Mason could see where she was going with this. ‘The sort of guy who’d be responsible for rock blasting, that sort of thing?’

‘Precisely. He retired from mining operations about three years ago due to ill health. He has been living off a company pension ever since.’

Drake was elated. As far as the evidence went, it didn’t get much better than this. They were dealing with a man with possible sympathies to Chechen separatism, and who had the knowledge and experience to build improvised explosive devices.

‘So he could be the guy behind this,’ Mason reasoned.

‘Possible, but unlikely,’ Miranova countered. ‘He was not flagged by our internal security directorates, and his file shows no history of political activity. Even his military record mentions no anti-government sentiment. He does not fit the profile of a terrorist leader.’

‘But he
is
hard up for a few quid,’ Drake chipped in.

The FSB agent frowned at the unfamiliar expression. ‘Excuse me?’

‘He’s a Brit,’ Mason apologised on Drake’s behalf.

Drake gave him a disapproving look before continuing. ‘He wouldn’t be living here if he had the money to get out. A guy like that might be willing to build bombs for the right price, especially for a fellow Chechen.’

‘That is my theory also.’ He saw a faint smile; a tacit acknowledgement that they were both on the same page. ‘His last known address is less than twenty miles from here.’

For Drake, the next course of action was obvious. ‘Then let’s pay Mr Glazov a visit.’

Chapter 33

Anatoly Glazov grasped the edge of his chipped, stained kitchen sink, his thin body convulsing in another coughing fit that felt as though it was tearing him apart from the inside. With a final racking gasp, he spat a glob of foamy mucus into the sink, trying to ignore the fact that it was pink with blood.

He turned on the tap to wash it away, then straightened up and ran a shaking hand across his mouth.

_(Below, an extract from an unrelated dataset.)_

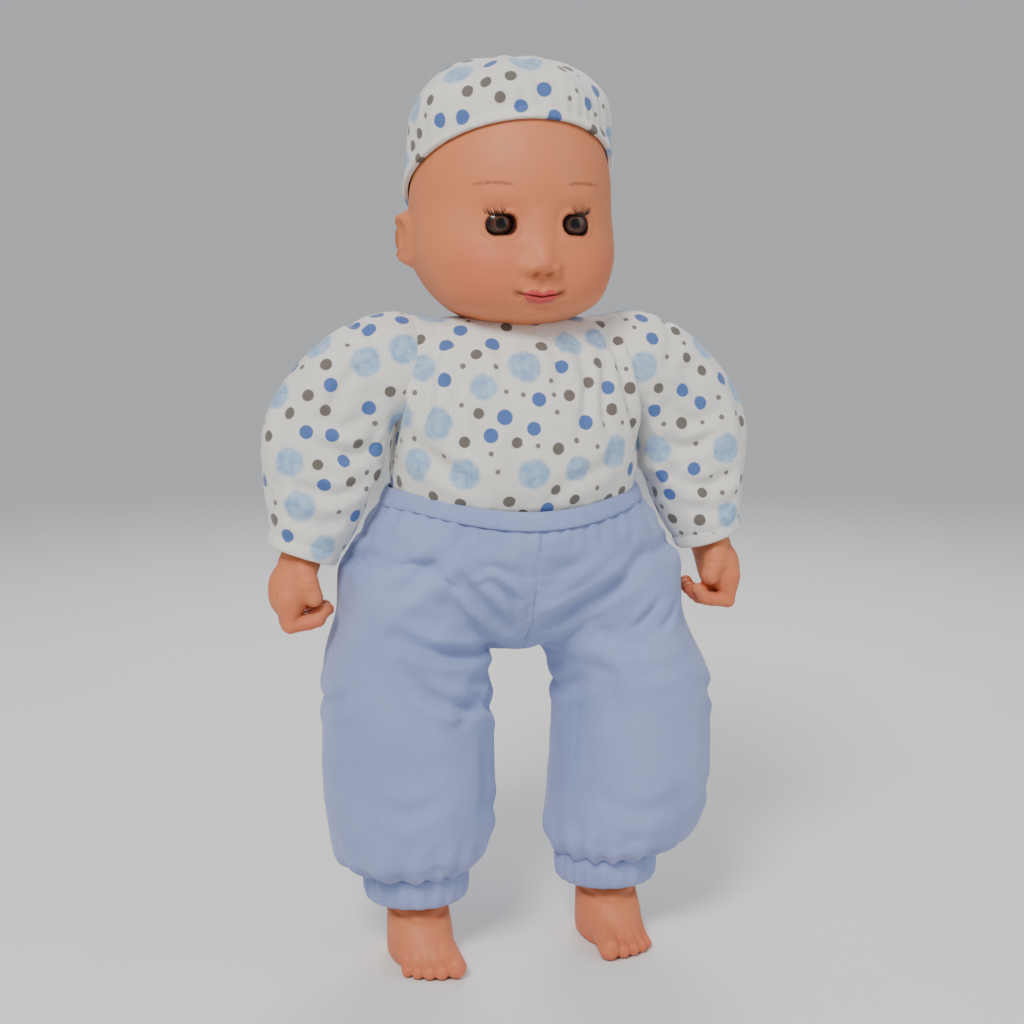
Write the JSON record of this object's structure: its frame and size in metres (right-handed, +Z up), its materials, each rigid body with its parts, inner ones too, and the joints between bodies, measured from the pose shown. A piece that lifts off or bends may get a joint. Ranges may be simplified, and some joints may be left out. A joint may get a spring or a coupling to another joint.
{
  "type": "interactive baby doll",
  "caption": "Soft-bodied baby doll with vinyl head, hands and feet, sleep eyes, cotton cap, dotted top, light blue trousers and a press-to-sound unit in its belly.",
  "frame": {"origin": "on the ground midway between the soles, under the middle of the doll's bounding box", "axes": "+Z up along the body from soles to cap, the doll faces -Y, its left side is on +X"},
  "size_m": [0.197, 0.0922, 0.3499],
  "materials": {
    "skin_vinyl": "soft vinyl, matt, evenly tinted",
    "eye_white": "smooth moulded plastic",
    "eye_brown": "clear dome over a dark brown iris",
    "lash_nylon": "dark nylon fibre",
    "steel": "plain steel",
    "white_plastic": "moulded plastic",
    "printed_cotton": "white cotton knit with a print of small dots and soft pale-blue spots",
    "white_cotton": "plain white cotton",
    "blue_cotton": "plain light blue cotton knit",
    "cuff_cotton": "gathered light blue rib",
    "polyester_fill": "loose polyester fibre",
    "tie_nylon": "nylon tie",
    "closure_tape": "woven hook-and-loop tape",
    "board_green": "printed circuit board",
    "black_plastic": "black moulded plastic",
    "button_pink": "smooth moulded plastic"
  },
  "bodies": {
    "torso": {"torso_cover": "printed_cotton", "torso_fill": "polyester_fill", "neck_tie": "tie_nylon", "closure_loop_strip": "closure_tape", "closure_hook_strip": "closure_tape", "trouser_seat": "blue_cotton", "waistband": "blue_cotton", "sound_case_front": "white_plastic", "sound_case_back": "white_plastic", "circuit_board": "board_green", "push_switch": "black_plastic", "sound_chip": "black_plastic", "speaker": "black_plastic", "button_cells": "steel", "battery_contacts": "steel", "battery_door": "white_plastic", "battery_door_screw": "steel", "case_screws": "steel"},
    "press_button": {"press_button": "button_pink", "button_spring": "steel"},
    "head": {"head_shell": "skin_vinyl", "cap": "printed_cotton", "cap_hem": "white_cotton", "eye_housing_left": "white_plastic", "eye_housing_right": "white_plastic"},
    "eye_left": {"eyeball_left": "eye_white", "eye_iris_left": "eye_brown", "eyelash_left": "lash_nylon", "eye_axle_left": "steel", "eye_weight_left": "steel"},
    "arm_left": {"sleeve_left": "printed_cotton", "arm_fill_left": "polyester_fill", "wrist_cuff_left": "printed_cotton", "wrist_tie_left": "tie_nylon"},
    "hand_left": {"hand_left": "skin_vinyl"},
    "leg_left": {"trouser_leg_left": "blue_cotton", "leg_fill_left": "polyester_fill", "ankle_cuff_left": "cuff_cotton", "ankle_tie_left": "tie_nylon"},
    "foot_left": {"foot_left": "skin_vinyl"},
    "eye_right": {"eyeball_right": "eye_white", "eye_iris_right": "eye_brown", "eyelash_right": "lash_nylon", "eye_axle_right": "steel", "eye_weight_right": "steel"},
    "arm_right": {"sleeve_right": "printed_cotton", "arm_fill_right": "polyester_fill", "wrist_cuff_right": "printed_cotton", "wrist_tie_right": "tie_nylon"},
    "hand_right": {"hand_right": "skin_vinyl"},
    "leg_right": {"trouser_leg_right": "blue_cotton", "leg_fill_right": "polyester_fill", "ankle_cuff_right": "cuff_cotton", "ankle_tie_right": "tie_nylon"},
    "foot_right": {"foot_right": "skin_vinyl"}
  },
  "joints": [
    {"name": "head_turn", "type": "hinge", "parent": "torso", "child": "head", "pos_m": [0, 0, 0.245], "axis": [0, 0, 1], "range_deg": [-70, 70]},
    {"name": "button_press", "type": "slide", "parent": "torso", "child": "press_button", "axis": [0, 1, 0], "range_m": [0, 0.0025], "stiffness_N_per_m": 600, "springref_m": -0.001, "deforming": ["button_spring"]},
    {"name": "eye_close_left", "type": "hinge", "parent": "head", "child": "eye_left", "pos_m": [0.01425, -0.0282, 0.29], "axis": [1, 0, 0], "range_deg": [0, 46]},
    {"name": "shoulder_left", "type": "hinge", "parent": "torso", "child": "arm_left", "pos_m": [0.05, 0, 0.236], "axis": [-1, 0, 0], "range_deg": [-30, 120]},
    {"name": "wrist_turn_left", "type": "hinge", "parent": "arm_left", "child": "hand_left", "pos_m": [0.0835, 0, 0.176], "axis": [0, 0, 1], "range_deg": [-60, 60]},
    {"name": "hip_left", "type": "hinge", "parent": "torso", "child": "leg_left", "pos_m": [0.0395, 0, 0.151], "axis": [-1, 0, 0], "range_deg": [-15, 85]},
    {"name": "ankle_turn_left", "type": "hinge", "parent": "leg_left", "child": "foot_left", "pos_m": [0.04, 0, 0.03], "axis": [0, 0, 1], "range_deg": [-40, 40]},
    {"name": "eye_close_right", "type": "hinge", "parent": "head", "child": "eye_right", "pos_m": [-0.01425, -0.0282, 0.29], "axis": [1, 0, 0], "range_deg": [0, 46]},
    {"name": "shoulder_right", "type": "hinge", "parent": "torso", "child": "arm_right", "pos_m": [-0.05, 0, 0.236], "axis": [-1, 0, 0], "range_deg": [-30, 120]},
    {"name": "wrist_turn_right", "type": "hinge", "parent": "arm_right", "child": "hand_right", "pos_m": [-0.0835, 0, 0.176], "axis": [0, 0, 1], "range_deg": [-60, 60]},
    {"name": "hip_right", "type": "hinge", "parent": "torso", "child": "leg_right", "pos_m": [-0.0395, 0, 0.151], "axis": [-1, 0, 0], "range_deg": [-15, 85]},
    {"name": "ankle_turn_right", "type": "hinge", "parent": "leg_right", "child": "foot_right", "pos_m": [-0.04, 0, 0.03], "axis": [0, 0, 1], "range_deg": [-40, 40]}
  ]
}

The attack had left him feeling sick and weak, but it had passed now. It always passed.

Reaching for the bottle of vodka on the shelf beside him, he poured a generous glass and took a gulp, forcing the stinging liquid down his throat. It made him want to gag, but gradually the pain subsided as a languid warmth began to spread outwards from his stomach.

He was just laying the glass down when he caught a glimpse of his reflection in the grimy kitchen window. He saw his face, gaunt and haggard, his clothes hanging slack on his spare frame, his hair thinning and grey. He was barely sixty, yet he felt decades older.

Twenty years ago he’d been a strong, vibrant man in the prime of life. A little thick around the midsection perhaps, and an inch or two shorter than he might have liked, but still ruggedly handsome and with a successful army career under his belt. Now it was all gone. Chechnya had eaten away his life just as Norilsk had eaten away his health.

Still, none of that mattered now. Now he had the means to escape this war-torn hellhole. A quarter of a million roubles had just been deposited in his bank account; generous payment for a few days of easy work. The buyer, whose name he’d never learned, had promised him justice and retribution for the Chechen people, claiming his work would change the course of history and other such bullshit. In truth, Glazov had no interest in it. He had never considered himself terribly nationalistic, and was too old to start now.

He had agreed to the man’s offer for the money, and in that regard he was very passionate. A quarter of a million roubles was enough to get him booked on a flight out of Chechnya, enough to get him the medical treatment he could never afford before. Enough perhaps to give a man a second chance at life.

He was just pondering the future that lay ahead when the phone in his living room started ringing. Turning his eyes away from the unpleasant reflection, he shuffled through the untidy hallway and into the cramped, cold room that smelled of damp and mould and decay. The room that served as both his main living space and, in light of his declining health, his prison.